A transformer requires ac to operate. It is constructed by wrapping two coils of wire around a single piece of iron. When an alternating current passes through one of the coils (transformer primary), the iron becomes magnetized. The magnitude and polarity of this magnetism varies according to the applied current and voltage. While the current through the primary of the transformer creates the magnetism, the secondary of the transformer responds by generating electricity from the constantly expanding and collapsing magnetic field.

In addition to the ability to step voltages up or down, transformers offer electrical isolation. Even when load requirements do not necessitate changing the voltage level, transformers are frequently used because the primary and secondary are connected magnetically, but they are not connected electrically.

Making dc from ac

Rectification is the conversion of ac to dc. A diode is a device that allows current to flow in one direction only (Fig. 1). Diode behavior is similar to the behavior of a hydraulic check valve, which allows fluid to flow through it in only one direction.

Applying an ac sine wave to a diode enables current to flow when the polarity of the diode matches the corresponding half of the ac waveform and blocks current from flowing during the other half of the cycle. A half-wave rectifier demonstrates the concept of rectification (Fig 2).

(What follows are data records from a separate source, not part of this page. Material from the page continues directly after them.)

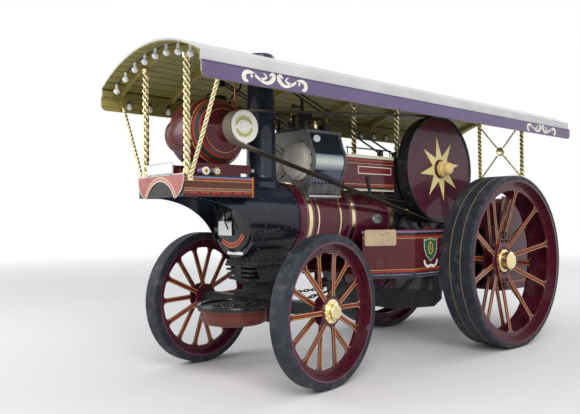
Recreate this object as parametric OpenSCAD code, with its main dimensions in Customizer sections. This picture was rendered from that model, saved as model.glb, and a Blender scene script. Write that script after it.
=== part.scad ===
/* [Layout] */
// Length of the canopy, which is the whole length of the engine
canopy_len = 6390; // [6200:10:6600]
// Distance of the hind axle behind the middle of the canopy
hind_y = 1233; // [1150:1:1300]
// Distance between the front and hind axles
wheelbase = 3120; // [3000:10:3250]
// Distance of the crankshaft ahead of the hind axle
crank_ahead = 718; // [690:1:760]
// Height of the crankshaft above the ground
crank_z = 2217; // [2190:1:2240]
// Height of the middle of the boiler barrel
boiler_z = 1610; // [1590:1:1625]

/* [Hind wheels] */
// Diameter over the hind tyres
hind_d = 2130; // [2080:10:2160]
// Width of a hind tyre
hind_w = 415; // [380:5:430]
// Thickness of the rubber on the hind wheels
hind_rubber = 55; // [45:1:65]
// Distance from the middle of the engine to a hind tyre's outer face
hind_face_x = 1227; // [1215:1:1240]
// Spokes in each of the two rows of a hind wheel
hind_spokes = 10; // [8:1:11]
// Diameter of the hind axle
hind_axle_d = 130; // [110:2:150]

/* [Front wheels] */
// Diameter over the front tyres
front_d = 1468; // [1440:2:1490]
// Width of a front tyre
front_w = 175; // [160:5:190]
// Thickness of the rubber on the front wheels
front_rubber = 70; // [55:1:80]
// Distance from the middle of the axle to a front tyre's outer face
front_face_x = 982; // [970:1:1000]
// Spokes in each of the two rows of a front wheel
front_spokes = 7; // [6:1:8]
// Diameter of the front axle's ends
front_axle_d = 90; // [80:2:100]
// Angle at which the front axle stands, towards the left
steer_rest = 9; // [0:1:12]

/* [Boiler] */
// Radius of the smokebox
smokebox_r = 385; // [375:1:390]
// Radius of the boiler barrel over its lagging
barrel_r = 398; // [390:1:402]
// Thickness of the smokebox plate
smokebox_t = 12; // [8:1:16]
// Smokebox front ahead of the front axle
smokebox_ahead = 310; // [290:5:330]
// Length of the smokebox
smokebox_len = 560; // [520:10:580]
// Radius of the smokebox door
door_r = 330; // [310:1:335]
// Length of the firebox
firebox_len = 1000; // [950:10:1030]
// Bottom of the firebox above the ground
firebox_z = 780; // [760:5:820]
// Half the width over the hornplates
horn_x = 412; // [408:1:416]
// Thickness of a hornplate
horn_t = 12; // [8:1:16]

/* [Chimney] */
// Diameter of the chimney at its top
chimney_d = 272; // [262:2:284]
// Diameter of the chimney at its foot
chimney_foot_d = 322; // [314:2:332]
// Height of the chimney's top above the ground
chimney_top = 3450; // [3400:5:3480]
// Diameter of the chimney's cap
cap_d = 430; // [400:5:450]

/* [Flywheel and belt] */
// Diameter of the flywheel
flywheel_d = 1320; // [1290:2:1340]
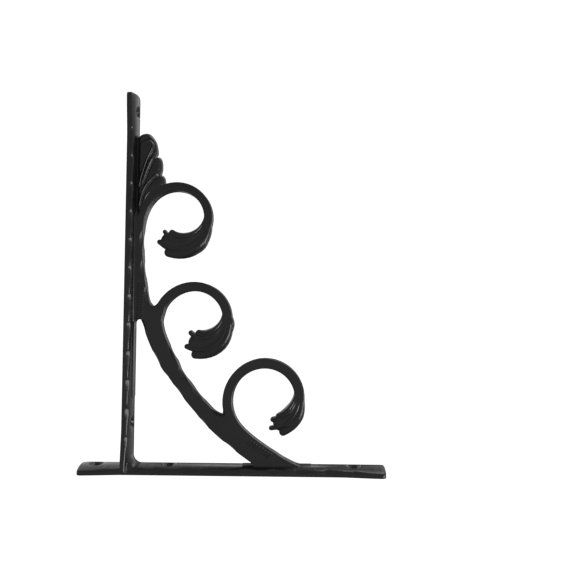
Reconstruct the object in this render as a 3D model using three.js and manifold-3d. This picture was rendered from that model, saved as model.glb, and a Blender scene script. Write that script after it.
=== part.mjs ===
// A cast iron shelf bracket with a wall plate, an arm, a curved brace, three scrolls and a leaf, all one casting.
// Millimetres. X runs out from the wall along the arm, Z runs up the wall, and Y runs across the bracket.
// The plate's back lies in the plane x = 0, the arm's flat top in the plane z = 0, and the scrollwork about y = 0.
import * as THREE from "three";
import { mergeVertices } from "three/addons/utils/BufferGeometryUtils.js";
import Module from "manifold-3d";

// The two straps: the arm under the shelf, and the plate on the wall with a stub above the arm.
const armLength = 305.6;
const plateLength = 242.4;
const stubHeight = 34.4;
const plateDrop = plateLength - stubHeight;
const strapWidth = 18.5;
const strapEdge = 4.4;
const strapCrown = 2.5;
const strapChamfer = 0.6;
const shoulderShare = 0.72;
const shoulderCrown = 0.55;

// The flattened ends of the straps, wider and thinner than the rest.
const spadeLength = 40;
const spadeWidth = 23.5;
const spadeEdge = 3.5;
const spadeCrown = 3.2;
const spadeRoundShare = 0.15;
const spadeRound = spadeRoundShare * spadeWidth;
const spadeStops = [0, 0.12, 0.35, 0.65, 1];

// Hammered dents along the inner corners of the straps.
const dentPitch = 22.4;
const dentLength = 15;
const dentDepth = 1.6;
const dentSpread = 0.4;
const stopsPerDent = 4;

// Countersunk screw holes: one in each strap near the corner, and the others set in from the straps' ends.
const armHoleOut = 39;
const armTipInset = 14.4;
const plateHoleBelow = 36.2;
const plateFootInset = 24.2;
const stubInset = 12.8;
const armHoles = [armHoleOut, armLength - armTipInset];
const plateHoles = [stubHeight - stubInset, -plateHoleBelow, plateFootInset - plateDrop];
const boltDiameter = 6;
const headDiameter = 12;
const headDepth = 3;

// Rounded corners between the arm and the plate, under the arm and above it.
const cornerRadius = 7;
const stubCornerRadius = 2.5;

// The brace: its lower edge leaves the plate and meets the arm at these places and slopes.
const braceDrop = 112.5;
const braceReach = 147;
const footSlope = 58.2;
const headSlope = 16;
const braceHandle = 0.37;
const braceWidth = 11.4;
const webThickness = 8.5;
const webChamfer = 1.1;

// Each scroll springs from its root, runs along a gentle stem, and tightens into a coil that ends in a carved fist.
// Lengths run along the centreline; slope is the heading at the root above the horizontal, in degrees.
const upperScroll = {
  slope: 25.2,
  stemRadius: 203,
  stemLength: 82,
  easeLength: 56,
  coilLength: 84,
  coilStartRadius: 27,
  coilEndRadius: 21.6,
  rootWidth: 7,
  bandWidth: 7,
  fistLength: 32,
  fistScale: 1.04,
  coreReach: 17,
  lobeReaches: [17.1, 23.2, 19.6, 13.1],
  lobeSides: [8.8, 5, -2.8, -7.4],
};
const middleScroll = {
  slope: 29.6,
  stemRadius: 115,
  stemLength: 19,
  easeLength: 6,
  coilLength: 126,
  coilStartRadius: 33.8,
  coilEndRadius: 20.8,
  rootWidth: 7,
  bandWidth: 7.6,
  fistLength: 38,
  fistScale: 0.92,
  coreReach: 14,
  lobeReaches: [9.9, 20.8, 16.4, 11.2],
  lobeSides: [10.8, 8.2, -2.3, -6.4],
};
const lowerScroll = {
  slope: 64.7,
  stemRadius: 179,
  stemLength: 34.5,
  easeLength: 35.5,
  coilLength: 121,
  coilStartRadius: 31.8,
  coilEndRadius: 24,
  rootWidth: 9,
  bandWidth: 8,
  fistLength: 34,
  fistScale: 0.82,
  coreReach: 10,
  lobeReaches: [4.8, 12, 13.5, 8.2],
  lobeSides: [7.4, 6.5, 0.2, -5.2],
};

// Where the scrolls spring: two from the brace, at a share of its length from the plate, and one from the plate.
const upperRootShare = 0.709;
const middleRootShare = 0.628;
const lowerRootDrop = 136.3;

// How far the webs between neighbouring bands reach before the bands part, along each scroll's centreline.
const neckWeb = [25, 112];
const forkWebUpper = 38;
const forkWebMiddle = 45;
const footWebInset = 2.5;
const footWebShare = 0.345;
const footWebLower = 67;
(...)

The advantages of a half-wave rectifier are its simplicity and its economics. This circuit uses only one diode to convert ac to pulsating dc. Therefore, this type of circuit requires fewer parts. But diodes are relatively inexpensive, so saving money on parts is typically not an issue.

The half-wave rectifier has many disadvantages. The obvious drawbacks are difficulty of filtration and inefficiency. Perhaps the only time it would be feasible to consider using the half-wave rectifier is for very low dc power levels of about

A rectifier becomes more efficient by adding another diode to conduct during the other half of the ac waveform, making it a full-wave rectifier. The full-wave version is more efficient and more practical because it conducts during both halves of the ac sine wave.

There are two types of full-wave rectifiers: full-wave center-tapped and full-wave bridge. A full-wave center tapped rectifier circuit requires that the step-down power transformer have a center tap (Fig. 3). However, the full-wave bridge rectifier circuit provides full-wave rectification without the necessity of a center-tapped transformer. The input to the circuit is applied to the diagonally opposite corners of the network, and the output is taken from the remaining two corners (Fig. 4). The bridge rectifier is a very practical method of full-wave rectification in applications where a center-tapped transformer is unavailable or not feasible. The bridge rectifier has the best transformer utilization but requires the use of four diodes.

Smoothing out the ripples

The rectifier converts ac voltage to dc. The voltage still fluctuates, although the direction of the current is no longer changing.

Typically, a power supply filter circuit uses capacitors to improve the purity of the dc voltage after it is rectified. Capacitors store electricity. The amount of electricity they can store, and for how long, depends on the size of the capacitor. Assuming that an adequate capacitor value was selected during design, the capacitor will continue to supply power when the incoming voltage level drops below its maximum.

The purity of the resulting dc voltage depends on several factors. The most important consideration is the amount of current the powered equipment requires. If the capacitor must provide only a small amount of current, its charge depletion between cycles is minimal. Increasing the value of the capacitor allows the power supply to provide more current between rectifier pulses.

Regardless of the size of the capacitor, some amount of fluctuation still occurs. For circuits that require a very stable voltage, such as computers, process control instruments and automated controls, the only real solution is to employ voltage regulation.


Generally, a regulated power supply uses a sensing circuit to constantly monitor its own output. When the powered circuit or equipment demands more current, the sensor sends a signal to the voltage regulator, which adjusts its output accordingly. A voltage regulator is a fairly simple circuit that operates in a closed-loop mode to regulate the power supply output.

An active filter/regulator circuit can be complex, depending on the purity requirements of the dc voltage. Many modern power supplies use regulator ICs and sophisticated circuit designs. However, a simplified explanation involves using a resistor to sense power demand. A typical sensing circuit uses a high wattage resistor with a very low, but very precise resistance in series with the power supply output as a sensing device. Typical resistance is 0.1 Ohm, and the wattage depends on the size of the power supply. The resistor’s precision is important because the current flowing through it determines the voltage drop across it. As this voltage drop varies, the voltage difference is applied to an amplifier circuit, the output of which is inversely proportional to its input (inverting amplifier).

Regulation counteracts any deviation from a preset voltage and current level (Fig. 5). Even though the ripple from a filter circuit alone may be small, many circuits require almost none, and the active filter/regulator circuit is extremely effective in minimizing it.